One of the most serious problems in a cluster environment is to keep all the paraphernalia working. Noise, heat and a confusing set of wires are normal when ``commodity'' is involved. Since avoiding this is not possible, we will work to make this ``chaos'' manageable. Configuring the run-time support system on each node, reconfiguring it on the fly for each new parallel application, monitoring nodes' operational condition , balancing resource utilization are just some of the tasks that shall be carried out by our management tools. These tools shall implement a central management console with a friendly graphical interface.

Parallel and Embedded Applications

A parallel programming environment is of no value if parallel applications cannot benefit of it. In order to validate our environment, we intend to port and develop real parallel applications to run on it. Both of our industrial partners shall collaborate intensively during the requirement analysis phase of our platform development, in such a way as to grant the target platform will find its use for real applications.

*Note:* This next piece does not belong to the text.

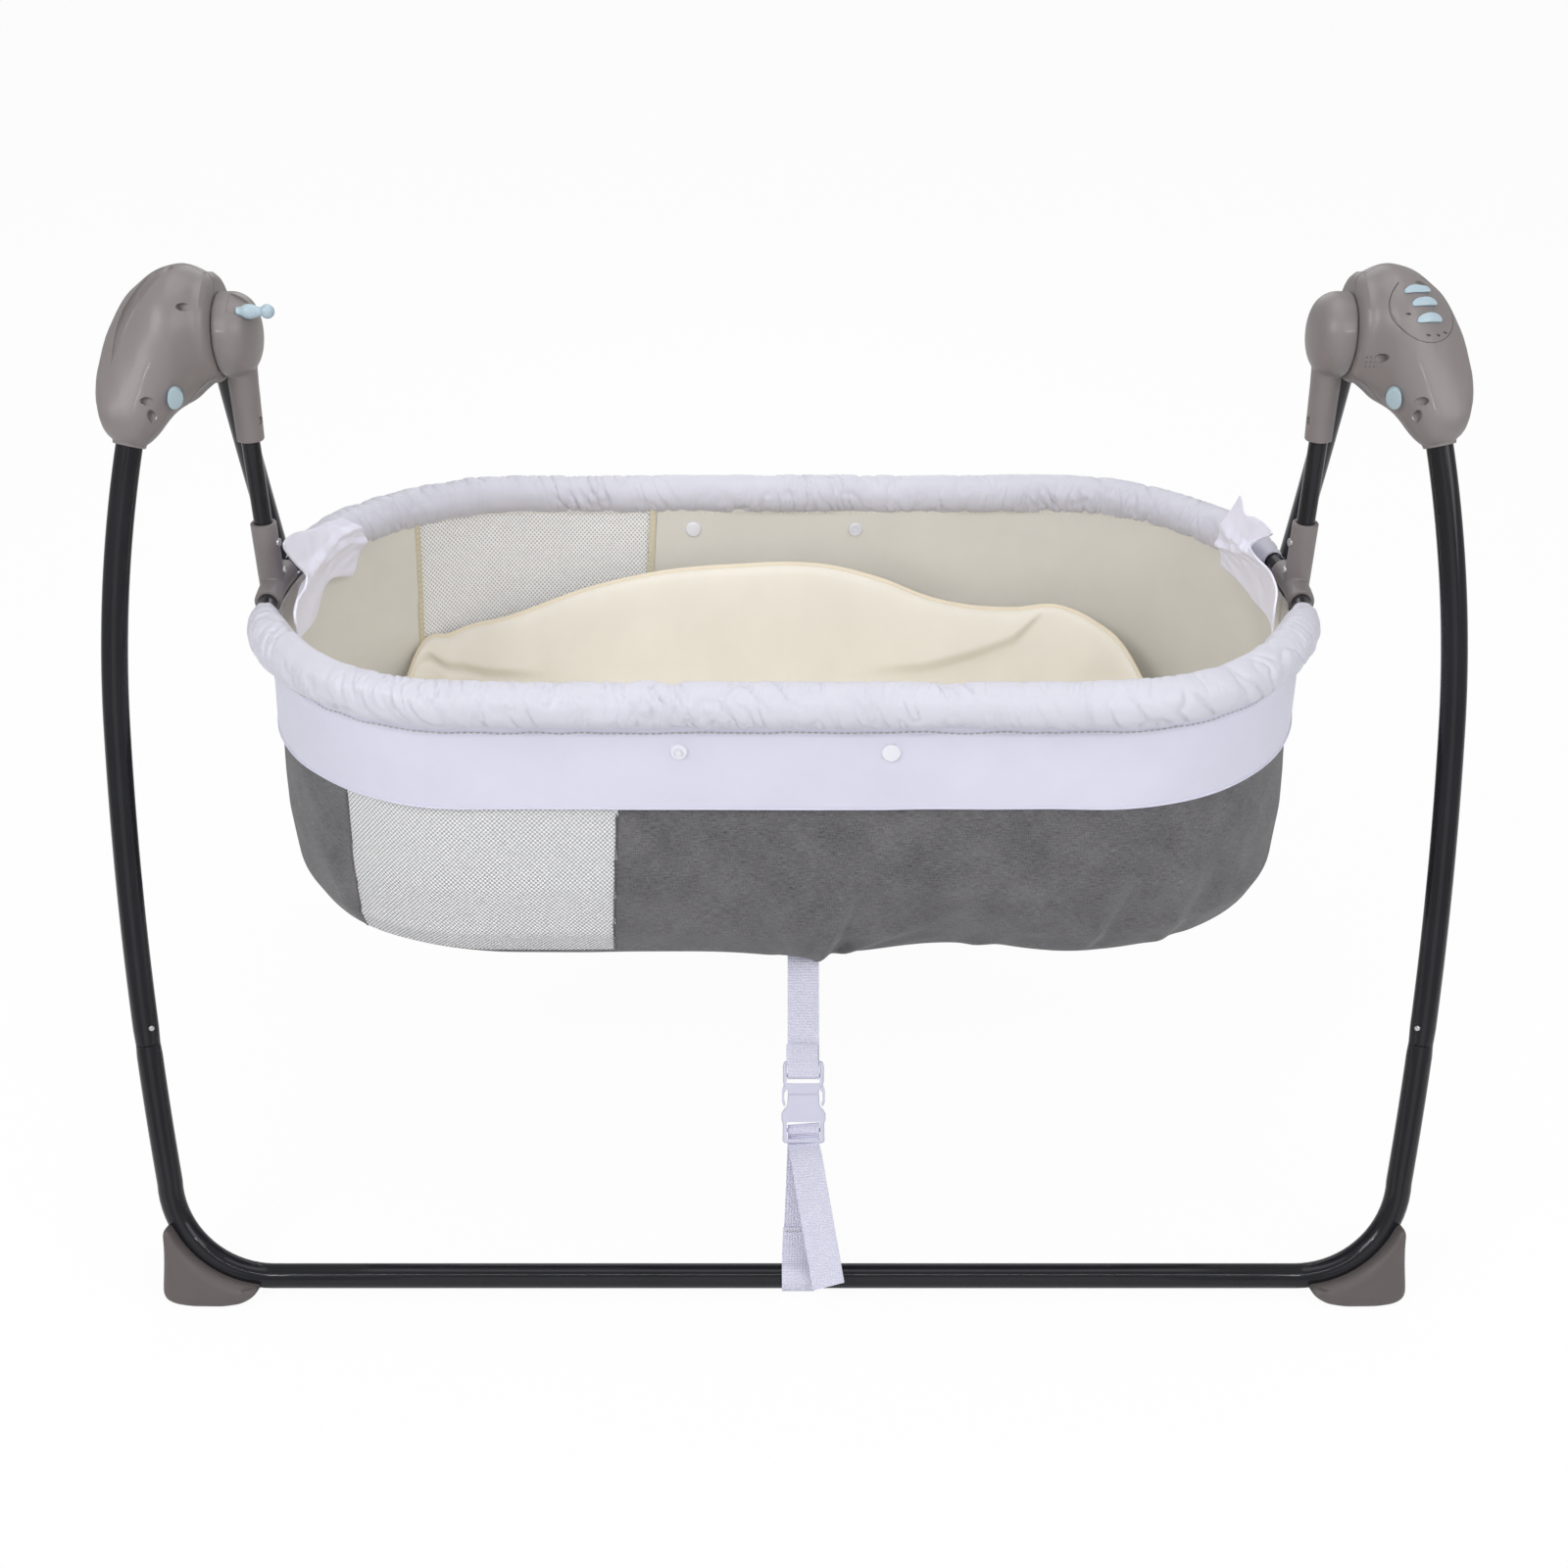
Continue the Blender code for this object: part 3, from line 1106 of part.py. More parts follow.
def basket_ring(height, x_share, y_share, inset):
    """Closed outline of the basket at one height, moved in by an inset."""
    quarter = rim_quarter(BASKET_END_POINTS)
    scale_x = x_share - inset / (RIM_STRAIGHT + RIM_END)
    scale_y = y_share - inset / RIM_HALF_WIDTH
    half = quarter + [(RIM_STRAIGHT * (1 - 2 * k / BASKET_SIDE_SEGMENTS), -RIM_HALF_WIDTH)
                      for k in range(1, BASKET_SIDE_SEGMENTS)]
    half += [(-x, y) for x, y in reversed(quarter)]
    outline = half + [(-x, -y) for x, y in half[1:-1]]
    return [Vector((x * scale_x, y * scale_y, height)) for x, y in outline]


def basket_profile(height):
    """Shares of the rim's reaches at a height of the basket's wall."""
    depth = BASKET_TOP_HEIGHT - BASKET_BOTTOM_HEIGHT
    down = min(1, max(0, (BASKET_TOP_HEIGHT - height) / depth))
    for (a, ax, ay), (b, bx, by) in zip(BASKET_RING_SHARES, BASKET_RING_SHARES[1:]):
        if down <= b:
            t = (down - a) / (b - a)
            return ax + (bx - ax) * t, ay + (by - ay) * t
    return BASKET_RING_SHARES[-1][1:]


def open_shell(name, inset, cloth, rise):
    """A cloth tub with a wall of even thickness; rise lifts its bottom off the one below."""
    depth = BASKET_TOP_HEIGHT - BASKET_BOTTOM_HEIGHT
    outer, inner = [], []
    for down, x_share, y_share in BASKET_RING_SHARES:
        height = BASKET_TOP_HEIGHT - depth * down
        floor = BASKET_BOTTOM_HEIGHT + rise
        outer.append(basket_ring(max(height, floor), x_share, y_share, inset))
        inner.append(basket_ring(max(height, floor + cloth), x_share, y_share, inset + cloth))
    bm = bmesh.new()
    rows = skin_rings(bm, outer, closed_ends=False)
    bm.faces.new(rows[-1])
    rows_in = skin_rings(bm, inner, closed_ends=False)
    bm.faces.new(rows_in[-1])
    count = len(rows[0])
    for k in range(count):
        n = (k + 1) % count
        bm.faces.new((rows[0][k], rows[0][n], rows_in[0][n], rows_in[0][k]))
    return make_object(name, bm)


def window_box(name, clearance):
    """The block that holds both windows, front and rear."""
    return box(name, (-WINDOW_FAR_X - clearance, -ROOM, WINDOW_BOTTOM_HEIGHT - clearance),
               (-WINDOW_NEAR_X + clearance, ROOM, WINDOW_TOP_HEIGHT + clearance))


def build_basket(pivots):
    """Outer shell, lining and the two mesh windows."""
    shell = cut(open_shell("basket_shell", 0, SHELL_CLOTH, 0), window_box("windows", 0))
    finish(shell, GREY_CLOTH, pivots["cradle"], radians(60))
    lining_inset = SHELL_CLOTH + LINING_GAP
    lining = open_shell("basket_lining", lining_inset, LINING_CLOTH, lining_inset)
    cut(lining, window_box("windows", 0))
    finish(lining, CREAM_CLOTH, pivots["cradle"], radians(60))
    for end, low, high in (("front", -ROOM, 0), ("rear", 0, ROOM)):
        mesh = open_shell("mesh_window_" + end, 0, SHELL_CLOTH, 0)
        keep(mesh, window_box("windows", -GAP))
        keep(mesh, box("half", (-ROOM, low, 0), (ROOM, high, ROOM)))
        finish(mesh, MESH_CLOTH, pivots["cradle"], radians(60))


def build_band(pivots):
    """White band round the basket, under the rim cover."""
    heights = (BASKET_TOP_HEIGHT, (BASKET_TOP_HEIGHT + BAND_BOTTOM_HEIGHT) / 2, BAND_BOTTOM_HEIGHT)
    bm = bmesh.new()
    walls = []
    for inset in (-GAP, -GAP - BAND_CLOTH):
        walls.append(skin_rings(bm, [basket_ring(h, *basket_profile(h), inset) for h in heights],
                                closed_ends=False))
    count = len(walls[0][0])
    for end in (0, -1):
        for k in range(count):
            n = (k + 1) % count
            bm.faces.new((walls[0][end][k], walls[0][end][n], walls[1][end][n], walls[1][end][k]))
    finish(make_object("side_band", bm), WHITE_CLOTH, pivots["cradle"], radians(60))


def basket_floor():
    """Height of the lining's inner floor."""
    return BASKET_BOTTOM_HEIGHT + SHELL_CLOTH + LINING_GAP + LINING_CLOTH


def pad_edge(along):
    """Shares of the curl's height and of the half width, at a share of the half length."""
    for (a, *low), (b, *high) in zip(PAD_EDGE_SHARES, PAD_EDGE_SHARES[1:]):
        if along <= b:
            t = (along - a) / (b - a)
            return [p + (q - p) * t for p, q in zip(low, high)]
    return PAD_EDGE_SHARES[-1][1:]


def build_mattress(pivots):
    """Padded mat whose long edges curl up the basket's walls, with piping round its edge."""
    floor = basket_floor() + GAP
    full_rise = BASKET_TOP_HEIGHT - PAD_TOP_GAP - floor
    tops, bottoms = [], []
    for i in range(PAD_COLUMNS + 1):
        along = -1 + 2 * i / PAD_COLUMNS
        rise_share, width_share = pad_edge(along)
        rise = full_rise * rise_share
        top_row, bottom_row = [], []
        for j in range(PAD_ROWS + 1):
            across = -1 + 2 * j / PAD_ROWS
            curl = max(0, (abs(across) - PAD_FLAT_SHARE) / (1 - PAD_FLAT_SHARE))
            flat = PAD_FLAT_HALF_WIDTH * min(1, abs(across) / PAD_FLAT_SHARE)
            y = (flat + PAD_CURL_REACH * sin(curl * pi / 2)) * width_share
            y = y if across > 0 else -y
            z = floor + rise * (1 - cos(curl * pi / 2))
            edge = min(1, (1 - abs(across)) * PAD_ROWS / 2, (1 - abs(along)) * PAD_COLUMNS / 2)
            thick = PIPING_RADIUS * 2 + (PAD_THICKNESS - PIPING_RADIUS * 2) * edge ** 0.5
            crown = PAD_CROWN * (1 - across * across) * (1 - along ** 4)
            lean = curl * PAD_LEAN
            inward = -1 if across > 0 else 1
            x = PAD_HALF_LENGTH * along - PAD_OFFSET
            bottom_row.append(Vector((x, y, z)))
            depth = thick + crown
            top_row.append(Vector((x, y + inward * depth * sin(lean), z + depth * cos(lean))))
        tops.append(top_row)
        bottoms.append(bottom_row)
    bm = bmesh.new()
    up = [[bm.verts.new(p) for p in row] for row in tops]
    low = [[bm.verts.new(p) for p in row] for row in bottoms]
    for grid in (up, low):
        for i in range(PAD_COLUMNS):
            for j in range(PAD_ROWS):
                bm.faces.new((grid[i][j], grid[i + 1][j], grid[i + 1][j + 1], grid[i][j + 1]))
    for i in range(PAD_COLUMNS):
        for j in (0, PAD_ROWS):
            bm.faces.new((up[i][j], up[i + 1][j], low[i + 1][j], low[i][j]))
    for j in range(PAD_ROWS):
        for i in (0, PAD_COLUMNS):
            bm.faces.new((up[i][j], up[i][j + 1], low[i][j + 1], low[i][j]))
    finish(make_object("mattress", bm), CREAM_PAD, pivots["cradle"], radians(50))


def build_flap(side, pivots):
    """Folded cloth flap inside one end of the rim."""
    rows = FLAP_RIGHT_SHARES if side > 0 else FLAP_LEFT_SHARES
    inner, outer = [], []
    for row, fold in zip(rows, FLAP_FOLD_SHARES):
        inner_row, outer_row = [], []
        for y_share, z_share in row:
            y = FLAP_LENGTH * y_share
            end = RIM_STRAIGHT + RIM_END * (1 - (y / RIM_HALF_WIDTH) ** 2) ** 0.5
            x = end - FLAP_INSET - FLAP_FOLD * fold
            z = RIM_HEIGHT + FLAP_HEIGHT * z_share
            inner_row.append(Vector((x - FLAP_CLOTH / 2, y, z)))
            outer_row.append(Vector((x + FLAP_CLOTH / 2, y, z)))
        inner.append(inner_row)
        outer.append(outer_row)
    rings = [outer_row + list(reversed(inner_row)) for outer_row, inner_row in zip(outer, inner)]
    flap = loft(side_name("end_flap", side), rings)
    finish(mirrored(flap, side), WHITE_CLOTH, pivots["cradle"], radians(60))


# Strap

def strap_frame():
    """Foot and top of the strap's line, its direction, and the way out to the front."""
    foot = Vector((STRAP_X, -HOOP_HALF_DEPTH, BASE_HEIGHT))
    top = Vector((STRAP_X, STRAP_TOP_Y, STRAP_TOP_HEIGHT))
    way = (top - foot).normalized()
    return foot, top, way, way.cross(X_AXIS).normalized()


def ribbon(name, points, width, cloth):
    """A flat band along a path in the Y-Z plane."""
    half = width / 2
    profile = [(cloth / 2, -half), (cloth / 2, half), (-cloth / 2, half), (-cloth / 2, -half)]
    return sweep(name, points, profile, X_AXIS)


def build_strap(pivots):
    """Lower webbing round the base tube with its tail, buckle halves, and upper webbing."""
    root = pivots["front_frame"]
    foot, top, way, out = strap_frame()
    if out.y > 0:
        out = -out
    length = (top - foot).length
    buckle_low = length * BUCKLE_START_SHARE
    buckle_split = buckle_low + FEMALE_LENGTH
    buckle_high = buckle_split + MALE_LENGTH
    wrap = LEG_RADIUS + GAP * 3 + STRAP_CLOTH / 2
    loop = []
    steps = 12
    for k in range(steps + 1):
        angle = radians(-80) + radians(340) * k / steps
        loop.append(foot + out * (-wrap * cos(angle)) + way * (-wrap * sin(angle)))
    slot = foot + way * (buckle_low + BUCKLE_WALL * 2.6)
    behind = -out * (BUCKLE_THICKNESS / 2 + STRAP_CLOTH)
    back = [slot + behind, slot + behind - way * (BUCKLE_WALL * 3), foot + way * (buckle_low * 0.6)]
    tail_top = slot + out * (BUCKLE_THICKNESS / 2 + STRAP_CLOTH)
    tail_end = Vector((STRAP_X + TAIL_LEAN, TAIL_END_Y, TAIL_END_HEIGHT))
    tail = []
    for k in range(TAIL_STEPS):
        t = k / TAIL_STEPS
        tail.append(tail_end.lerp(tail_top, t) + out * (TAIL_BOW * sin(pi * t)))
    tail.append(tail_top)
    lower = ribbon("strap_lower", tail + back + loop, STRAP_WIDTH, STRAP_CLOTH)
    finish(lower, WHITE_CLOTH, root, radians(60))
    ends = [foot + way * (buckle_high + GAP * 2), top - way * GAP]
    upper = ribbon("strap_upper", ends, STRAP_WIDTH, STRAP_CLOTH)
    finish(upper, WHITE_CLOTH, root, radians(60))
    build_buckle(root, foot, way, out, buckle_low, buckle_split, buckle_high)


def strap_block(name, foot, way, out, low, high, width, thickness):
    """A block on the strap's line."""
    rings = []
    for h in (low, high):
        rings.append([foot + way * h + X_AXIS * (width / 2 * a) + out * (thickness / 2 * b)
                      for a, b in ((-1, -1), (1, -1), (1, 1), (-1, 1))])
    return loft(name, rings)


def build_buckle(root, foot, way, out, low, split, high):
    """Side-release buckle: a socket with side windows, and a prong with its ladder bar."""
    def block(name, a, b, width, thickness):
        return strap_block(name, foot, way, out, a, b, width, thickness)
    female = block("buckle_socket", low, split, BUCKLE_WIDTH, BUCKLE_THICKNESS)
    hollow = block("hollow", low + FEMALE_LENGTH * 0.42, split + OVERRUN,
                   BUCKLE_WIDTH - 2 * BUCKLE_WALL, BUCKLE_THICKNESS - 2 * BUCKLE_WALL)
    windows = block("windows", low + FEMALE_LENGTH * 0.5, split - BUCKLE_WALL * 2,
                    BUCKLE_WIDTH + OVERRUN, BUCKLE_THICKNESS - 3 * BUCKLE_WALL)
    slot = block("slot", low + BUCKLE_WALL * 1.6, low + BUCKLE_WALL * 3.6,
                 STRAP_WIDTH + GAP * 2, BUCKLE_THICKNESS + OVERRUN)
    cut(female, hollow, windows, slot)
    finish(female, WHITE_CLOTH, root)
    prong_low = low + FEMALE_LENGTH * 0.46
    inner = BUCKLE_WIDTH - 2 * BUCKLE_WALL - 2 * GAP
    flat = BUCKLE_THICKNESS - 2 * BUCKLE_WALL - 2 * GAP
    male = block("buckle_prong", prong_low, split + BUCKLE_WALL, inner, flat)
    gap_width = inner * 0.28
    for side in (-1, 1):
        notch = block("notch", prong_low - OVERRUN, split - BUCKLE_WALL * 1.5, gap_width, BUCKLE_THICKNESS)
        notch.data.transform(Matrix.Translation(X_AXIS * side * inner * 0.24))
        cut(male, notch)
    fuse(male, block("ladder", split + GAP, high, BUCKLE_WIDTH, BUCKLE_THICKNESS * 0.7))
    cut(male, block("ladder_slot", split + MALE_LENGTH * 0.35, high - BUCKLE_WALL * 1.6,
                    STRAP_WIDTH + GAP * 2, BUCKLE_THICKNESS + OVERRUN))
    finish(male, WHITE_CLOTH, root)


def main():
    clear_scene()
    pivots = {"front_frame": make_pivot("front_frame", (0, 0, 0))}
    pivots["rear_frame"] = make_pivot("rear_frame", (0, 0, PIVOT_HEIGHT), pivots["front_frame"])
    pivots["cradle"] = make_pivot("cradle", (0, 0, PIVOT_HEIGHT), pivots["front_frame"])
    for front, key in ((True, "front_frame"), (False, "rear_frame")):
        build_base_tube(front, pivots[key])
        for side in (-1, 1):
            build_leg(side, front, pivots[key])
            build_shoe(side, front, pivots[key])
    for side in (-1, 1):
        build_head(side, pivots)
        build_head_screws(side, pivots)
        build_bush(side, pivots)
        build_fold_button(side, pivots)
        build_knuckle(side, pivots)
        build_hub(side, pivots)
        build_connector(side, pivots)
        build_flap(side, pivots)
    build_panel(pivots)
    build_right_internals(pivots)
    build_magnet(pivots)
    build_lock(pivots)
    for front in (True, False):
        build_rim(front, pivots)
    build_basket(pivots)
    build_band(pivots)
    build_mattress(pivots)
    build_strap(pivots)


main()
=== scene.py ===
"""Looks of the electric baby cradle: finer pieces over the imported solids, finishes, light and camera.

X runs along the basket, -Y is the front, +Z is up. Lengths are in metres.
"""
import json
from math import cos, hypot, pi, radians, sin, tan

import bmesh
import bpy
import numpy as np
from mathutils import Matrix, Vector


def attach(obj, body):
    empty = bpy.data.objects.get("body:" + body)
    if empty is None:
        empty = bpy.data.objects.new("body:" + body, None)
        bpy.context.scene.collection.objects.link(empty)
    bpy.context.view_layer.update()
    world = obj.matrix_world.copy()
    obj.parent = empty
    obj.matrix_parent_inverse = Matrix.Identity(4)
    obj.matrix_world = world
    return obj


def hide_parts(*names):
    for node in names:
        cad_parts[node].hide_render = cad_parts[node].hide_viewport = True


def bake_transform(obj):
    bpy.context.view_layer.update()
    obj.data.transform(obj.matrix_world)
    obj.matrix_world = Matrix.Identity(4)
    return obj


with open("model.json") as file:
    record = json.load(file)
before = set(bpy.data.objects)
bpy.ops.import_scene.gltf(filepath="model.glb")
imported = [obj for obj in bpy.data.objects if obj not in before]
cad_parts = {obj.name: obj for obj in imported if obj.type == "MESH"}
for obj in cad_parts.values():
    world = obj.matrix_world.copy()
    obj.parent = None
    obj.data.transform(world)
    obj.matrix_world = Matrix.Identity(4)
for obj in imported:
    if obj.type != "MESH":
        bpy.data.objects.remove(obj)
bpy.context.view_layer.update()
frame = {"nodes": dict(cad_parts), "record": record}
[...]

Both industry partners, Pure-Systems GmbH and Altus Systems Ltda, will explore the potentialities of our platform in the area of high performance embedded systems, which may include, for example, control of complex industrial processes.

The Parallel Environment under Development

An overview of the proposed environment is shown in figure 1. Our current clusters are organized so that all nodes in the cluster are connected by a service network (currently FAST-ETHERNET) and the work-nodes are interconnected also via a high-speed network (currently one of MYRINET, SCI, ATM or GIGA-ETHERNET). One special node, the server node, runs the set of management tools and supports the work-nodes via the service network.

A parallel application running on the work-nodes will have access to three interfaces: DPC++, MPI and EPOS. EPOS may be present as a native operating system or may be running at UNIX guest level. Besides processes from the parallel application, work-nodes may also run management agents.